PROBLEM:
Please print all of the material below, word for word.
─── SUPPLIED ENTRIES ───
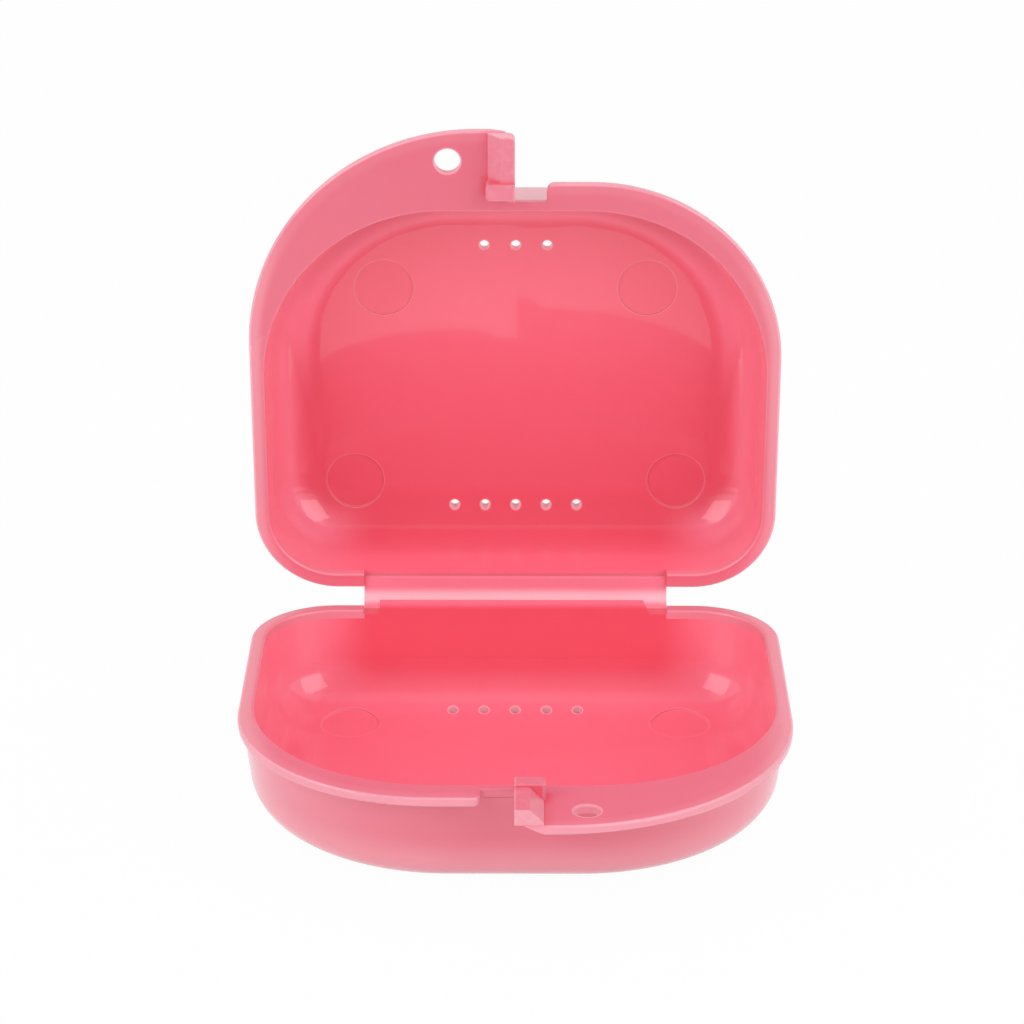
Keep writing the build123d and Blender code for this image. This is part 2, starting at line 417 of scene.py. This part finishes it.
# %% Paint the inside of a bowl
SIDE_ZONE = (22.0, 33.0)
REAR_ZONE = (-12.0, -7.0)
FLOOR_FADE = (-48.0, -4.0)
BASE_GLOW_HEIGHT = (-15.4, -9.5)
BASE_GLOW_WALL = (-12.0, -7.0)
LID_CORNER_WALL = (-10.4, -6.0)
LID_CORNER_BACK = (-44.0, -26.0)
LID_SIDE_GLOW = (-5.6, -2.0)
LID_REAR_GLOW = (-13.0, -5.0)
LID_FRONT_ZONE = (-42.0, -24.0)
LID_FRONT_GLOW = (-15.7, -15.2)
LID_FRONT_WALL = (-58.0, -44.0)


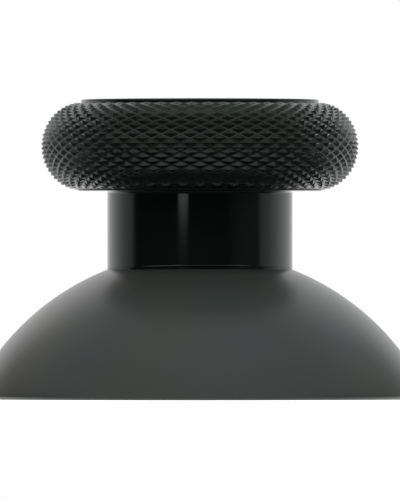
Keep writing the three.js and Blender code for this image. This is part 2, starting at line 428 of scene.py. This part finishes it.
───
REPLY:
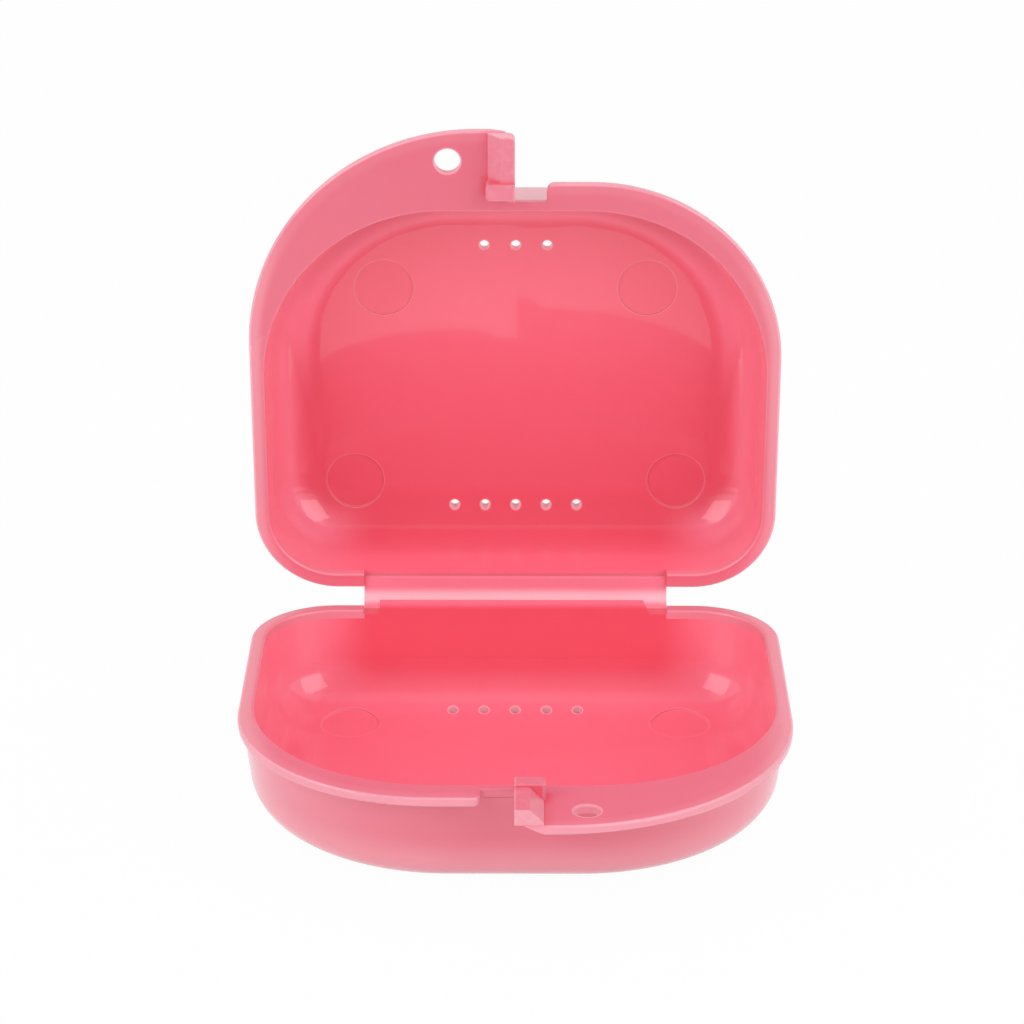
Keep writing the build123d and Blender code for this image. This is part 2, starting at line 417 of scene.py. This part finishes it.
# %% Paint the inside of a bowl
SIDE_ZONE = (22.0, 33.0)
REAR_ZONE = (-12.0, -7.0)
FLOOR_FADE = (-48.0, -4.0)
BASE_GLOW_HEIGHT = (-15.4, -9.5)
BASE_GLOW_WALL = (-12.0, -7.0)
LID_CORNER_WALL = (-10.4, -6.0)
LID_CORNER_BACK = (-44.0, -26.0)
LID_SIDE_GLOW = (-5.6, -2.0)
LID_REAR_GLOW = (-13.0, -5.0)
LID_FRONT_ZONE = (-42.0, -24.0)
LID_FRONT_GLOW = (-15.7, -15.2)
LID_FRONT_WALL = (-58.0, -44.0)


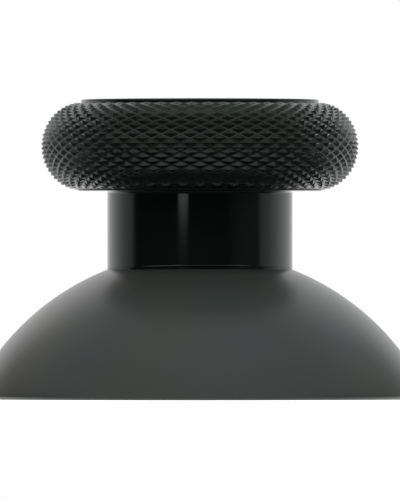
Keep writing the three.js and Blender code for this image. This is part 2, starting at line 428 of scene.py. This part finishes it.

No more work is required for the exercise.